The city council committee chaired by mayoral candidate Andrea Campbell hasn’t moved on multiple grants meant for the Boston Police Department, causing more than $1.2 million in free cash to build up as shootings continue.

There are two large chunks of money sitting in Campbell’s public safety committee for anti-crime work by the BPD. The older is the Byrne State Justice Assistance Grant, a $300,000 lump of federal money filed Dec. 9 that’s meant to fund Operation Shot Stopper, which is a partnership between the BPD Youth Violence Strike Force and the State Police Gang Unit that’s aimed at preventing gun violence.

The second and largest grant is $850,000 for the Boston Regional Intelligence Center, a sometimes-controversial entity that aims to fight crime, gangs and terrorism.

This comes as five people were shot last weekend. A few days before that, there was a gang-related shootout in Moakley Park, and a few weeks ago a 73-year-old grandmother was struck by a stray bullet and killed. There have been 10 homicides in Boston this year and 48 total shootings in 2021.

Campbell, in a statement to the Herald, defended her handling of the grants.

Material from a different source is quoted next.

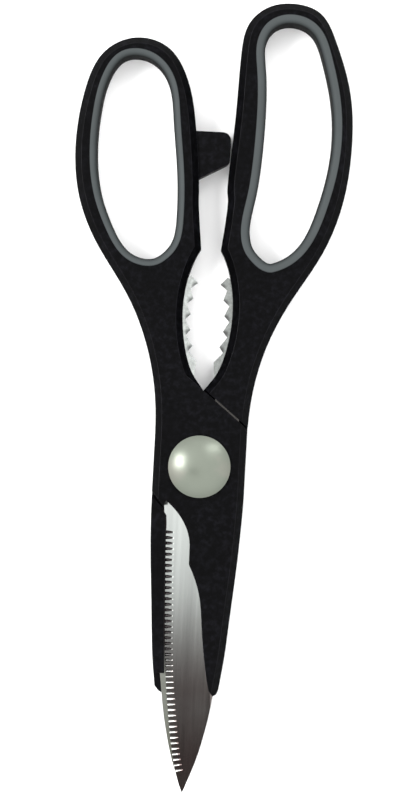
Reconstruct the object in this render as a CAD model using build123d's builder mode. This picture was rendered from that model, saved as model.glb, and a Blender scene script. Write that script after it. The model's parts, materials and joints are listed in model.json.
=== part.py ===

“The Police Department, the Administration, and I all recognize the troubling racial disparities that exist in our policing and agree that the City must have a plan to eradicate them, including shifting practices in the BRIC and use of the gang database, which is why these grants are still under review,” she said. “All this can happen while ensuring adequate neighborhood coverage, which will require the department to shift culture and structure.”

Technically, any city councilor is able to pull the grants out of committee for a vote at a council meeting, but it’s the norm for the committee chair to do so.

Wednesday’s weekly council meeting came and went with the grants remaining in committee. It’s not unusual for grants to spend some time in committee, but it normally doesn’t take months to move them along, and many don’t even go to committee.

For example, Campbell sought a vote on $25,567 in crime-lab funding Wednesday that was just filed this week, and the council passed it unanimously.

U.S. Rep. Stephen Lynch told the Herald that Boston officials need to “take a hard look at” moving the Byrne federal grant along. Lynch mentioned the Byrne grant in a community meeting that touched on a discussion of more resources following the Moakley Park shootout.

“This is certainly reason to look at that more closely,” Lynch said.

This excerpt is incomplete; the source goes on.